The other question that is often analysed insufficiently is: which human rights are binding on the Council? The effect of the Charter is that the Council is bound by human rights but the question is which ones. I have argued that the Council and the Organization are bound by those rights that are proclaimed in instruments adopted within the Organization. Those instruments are to be regarded as an elaboration of the rights provided for in the Charter. In fact they were adopted in order to fulfill the mandate with regard to human rights provided for in the Charter. But, arguing that the Organization and the Council are bound by these human rights does not mean the Council is or ought to be bound by them when acting under Chapter VII. The ICCPR (and other treaties) provide for derogations in time of public emergency which threaten States. An analogous position must apply to the Council. If States can derogate from their obligations in order to safeguard domestic peace and security, the Council ought to be able to derogate in order to safeguard international peace and security. By definition every Chapter VII resolution implicates international peace and security. Thus, when one thinks about human rights norm that bind the Council when acting under Chapter VII one ought to think about non-derogable rights.
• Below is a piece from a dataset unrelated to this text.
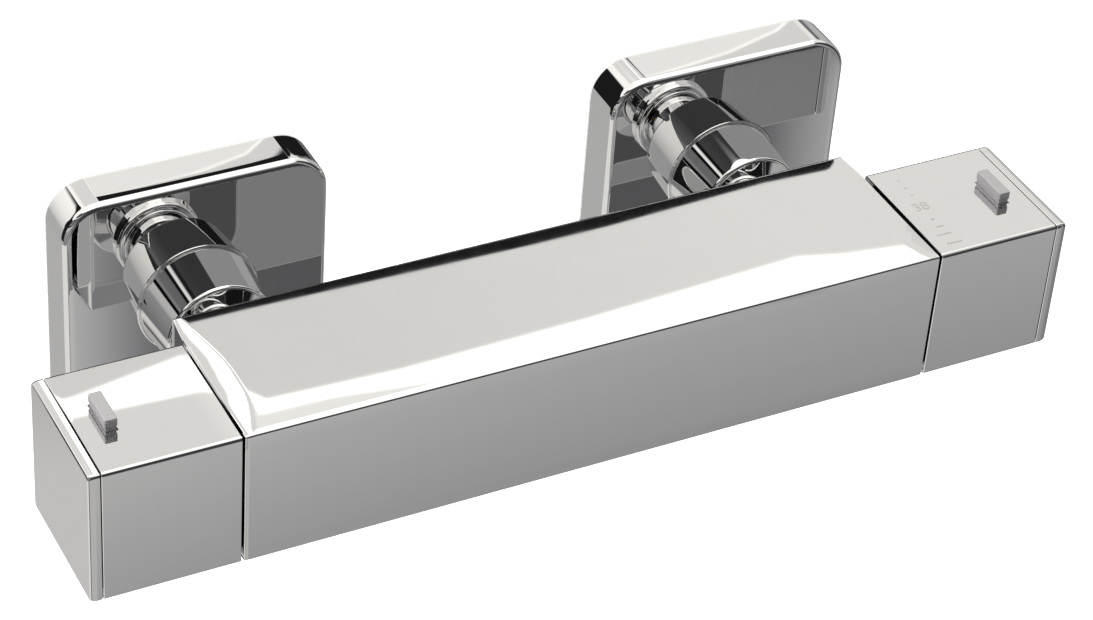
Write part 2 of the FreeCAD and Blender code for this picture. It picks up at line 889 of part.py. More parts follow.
def wall_union(x):
    """Offset connector from the coupling nut's thread down to the wall thread."""
    hex_end = union_shoulder + union_hex_width
    thread_start = wall_distance - wall_thread_start
    thread_end = wall_distance + wall_thread_reach
    drop = -union_offset
    hexagonal = hexagon(union_hex, union_shoulder, hex_end, Vector(0, 1, 0))
    hexagonal.translate(Vector(x, 0, 0))
    solid = rod_y(union_radius, union_start, union_shoulder, x).fuse([
        hexagonal,
        rod_y(union_body_radius, hex_end, thread_start, x, drop),
        rod_y(wall_thread_radius, thread_start, thread_end, x, drop),
    ])
    return solid.cut([
        rod_y(union_bore, union_start - seam, hex_end, x),
        rod_y(wall_thread_bore, union_shoulder + seam, thread_end + seam, x, drop),
    ])


def rounded_square(side, corner, start, end, x):
    half_side = side / 2
    slab = block((x - half_side, x + half_side), (start, end), (-half_side, half_side))
    return slab.makeFillet(corner, lengthwise(slab, Vector(0, 1, 0)))


def wall_plate(x):
    """Pressed square cover, open at the back, with a lipped hole for the coupling nut."""
    plate = rounded_square(plate_side, plate_corner, plate_front, plate_back, x)
    rim = [e for e in plate.Edges if e.BoundBox.YMax < plate_front + plate_edge / 2]
    plate = plate.makeFillet(plate_edge, rim)
    edge = nut_radius + plate_hole_gap
    rise, top = plate_bead, plate_bead_width / 3
    plate = plate.fuse(spun_y([
        (plate_front + rise, edge - top), (plate_front - rise / 2, edge - top),
        (plate_front - rise / 2, edge), (plate_front - rise, edge + top),
        (plate_front - rise, edge + 2 * top), (plate_front, edge + 3 * top),
        (plate_front + rise, edge + 3 * top),
    ], x))
    inside = rounded_square(plate_side - 2 * plate_wall, plate_corner - plate_wall,
                            plate_front + plate_wall, plate_back, x)
    hole = rod_y(edge, plate_front - rise, plate_back, x)
    return plate.cut([inside, hole])


def wall_plate_seal(x):
    outer = rounded_square(plate_side, plate_corner, plate_back, wall_distance, x)
    inner = rounded_square(plate_side - 2 * plate_seal_width,
                           plate_corner - plate_seal_width, plate_back, wall_distance, x)
    return outer.cut(inner)


# ---- outlet

def outlet_nipple():
    top = -half + outlet_socket_depth - outlet_seal
    upper = outlet_socket_radius - seat_clearance
    under = -half - push_gap
    bottom = -half - outlet_reach
    nipple = rod_z(upper, under, top, 0, outlet_y)
    nipple = nipple.fuse(rod_z(outlet_radius, bottom, under, 0, outlet_y))
    bore = outlet_bore - outlet_seal
    return nipple.cut(rod_z(bore, bottom, top, 0, outlet_y))


def outlet_washer():
    top = -half + outlet_socket_depth
    outer = rod_z(outlet_socket_radius - seat_clearance, top - outlet_seal, top, 0, outlet_y)
    return outer.cut(rod_z(outlet_bore, top - outlet_seal, top, 0, outlet_y))


# ---- write every piece

save("valve_body", valve_body())

save("thermostat_sleeve", thermostat_sleeve())
save("thermostat_rings", thermostat_rings())
save("thermostat_nut", thermostat_nut())
save("thermostat_shuttle", thermostat_shuttle())
save("wax_element", wax_element())
save("return_spring", return_coil())
save("push_cup", push_cup())
save("overtravel_spring", overtravel_coil())
save("carriage_nut", carriage_nut())
save("temperature_spindle", temperature_spindle())

fixed_place, turning_place, drive_place = disc_places()
save("flow_headwork", mirrored(flow_headwork()))
save("flow_ring", mirrored(o_ring_x(flow_bore, flow_ring_x())))
save("disc_seal", mirrored(disc_seal()))
save("fixed_disc", mirrored(ceramic_disc(fixed_place, 10)))
save("turning_disc", mirrored(ceramic_disc(turning_place, 100)))
save("flow_spindle", mirrored(flow_spindle()))

save("temperature_stop_ring", stop_ring(temperature_lug_angle))
save("flow_stop_ring", mirrored(stop_ring(flow_lug_angle)))
for name, place in (("temperature", lambda shape: shape), ("flow", mirrored)):
    save(name + "_handle", place(handle_shell()))
    save(name + "_cap", place(end_cap()))
    save(name + "_carrier", place(handle_carrier()))
    save(name + "_screw", place(handle_screw()))
    save(name + "_button", place(button()))
    save(name + "_button_spring", place(button_coil()))

for name, x in (("hot", -half_pitch), ("cold", half_pitch)):
    save(name + "_tail", inlet_tail(x))
    save(name + "_check_cage", check_cage(x))
    save(name + "_check_poppet", check_poppet(x))
    save(name + "_check_spring", check_coil(x))
    save(name + "_coupling_nut", coupling_nut(x))
    save(name + "_filter_washer", filter_washer(x))
    save(name + "_wall_union", wall_union(x))
    save(name + "_wall_plate", wall_plate(x))
    save(name + "_wall_plate_seal", wall_plate_seal(x))

save("outlet_nipple", outlet_nipple())
save("outlet_washer", outlet_washer())
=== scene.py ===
import json
import math

import bmesh
import bpy
from mathutils import Euler, Matrix, Vector


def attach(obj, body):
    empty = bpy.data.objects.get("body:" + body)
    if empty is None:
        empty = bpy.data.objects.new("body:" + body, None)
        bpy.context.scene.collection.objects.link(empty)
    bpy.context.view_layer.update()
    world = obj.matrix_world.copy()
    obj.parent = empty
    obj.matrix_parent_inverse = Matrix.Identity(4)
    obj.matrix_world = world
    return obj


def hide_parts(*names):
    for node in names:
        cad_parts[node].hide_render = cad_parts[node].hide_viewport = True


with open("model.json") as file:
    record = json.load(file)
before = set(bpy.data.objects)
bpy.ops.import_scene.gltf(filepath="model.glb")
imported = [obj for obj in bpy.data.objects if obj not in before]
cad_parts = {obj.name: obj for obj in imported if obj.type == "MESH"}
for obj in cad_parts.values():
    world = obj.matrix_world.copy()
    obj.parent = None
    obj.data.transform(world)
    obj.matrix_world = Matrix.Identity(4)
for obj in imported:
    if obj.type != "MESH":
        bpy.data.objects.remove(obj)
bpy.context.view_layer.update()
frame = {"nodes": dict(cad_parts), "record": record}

print("frame loaded:", len(frame["nodes"]), "nodes")

mm = 0.001
axisY = -70.0  # the handles' axis, in front of the wall at Y = 0
collection = bpy.context.scene.collection
slotOfNode = {s["node"]: s["material_slot"] for s in frame["record"]["subparts"]}


# materials

def linear(code):
    values = [int(code[i:i + 2], 16) / 255 for i in (1, 3, 5)]
    return tuple(v / 12.92 if v <= 0.04045 else ((v + 0.055) / 1.055) ** 2.4
                 for v in values) + (1.0,)


def addNode(tree, kind, inputs=None, **settings):
    node = tree.nodes.new(kind)
    for key, value in settings.items():
        setattr(node, key, value)
    for key, value in (inputs or {}).items():
        if isinstance(value, bpy.types.NodeSocket):
            tree.links.new(value, node.inputs[key])
        else:
            node.inputs[key].default_value = value
    return node


# what a short row name stands for: node kind, input keys in order, settings
rowKinds = {
    "step": ("ShaderNodeMapRange", ("Value", "From Min", "From Max"),
             {"interpolation_type": "SMOOTHSTEP"}),
    "range": ("ShaderNodeMapRange", ("Value", "From Min", "From Max", "To Min", "To Max"), {}),
    "mix": ("ShaderNodeMix", ("Factor", 2, 3), {"data_type": "FLOAT"}),
}


# adds rows of (name, operation, values...), where a value may name an earlier row
def addRows(tree, made, rows):
    for name, operation, *values in rows:
        kind, keys, settings = rowKinds.get(
            operation, ("ShaderNodeMath", (0, 1, 2), {"operation": operation}))
        inputs = {key: made.get(value, value) for key, value in zip(keys, values)}
        made[name] = addNode(tree, kind, inputs, **settings).outputs[0]


def newMaterial(name):
    material = bpy.data.materials.new(name)
    material.use_nodes = True
    tree = material.node_tree
    tree.nodes.clear()
    shader = addNode(tree, "ShaderNodeBsdfPrincipled")
    output = addNode(tree, "ShaderNodeOutputMaterial")
    tree.links.new(shader.outputs["BSDF"], output.inputs["Surface"])
    place = addNode(tree, "ShaderNodeTexCoord")
    return material, tree, shader, place.outputs["Object"]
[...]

One also ought to think about how derogable rights are to be interpreted when derogations have been made.
In the Al Jedda case – the one case where Art. 103 was applied – the House of Lords ducked all of these issues and simply applied that provision. This was poor analysis by the House of Lords and it appeared that it simply wished to take the line of least resistance and was not prepared to engage with the difficult but important issues that arise in this area.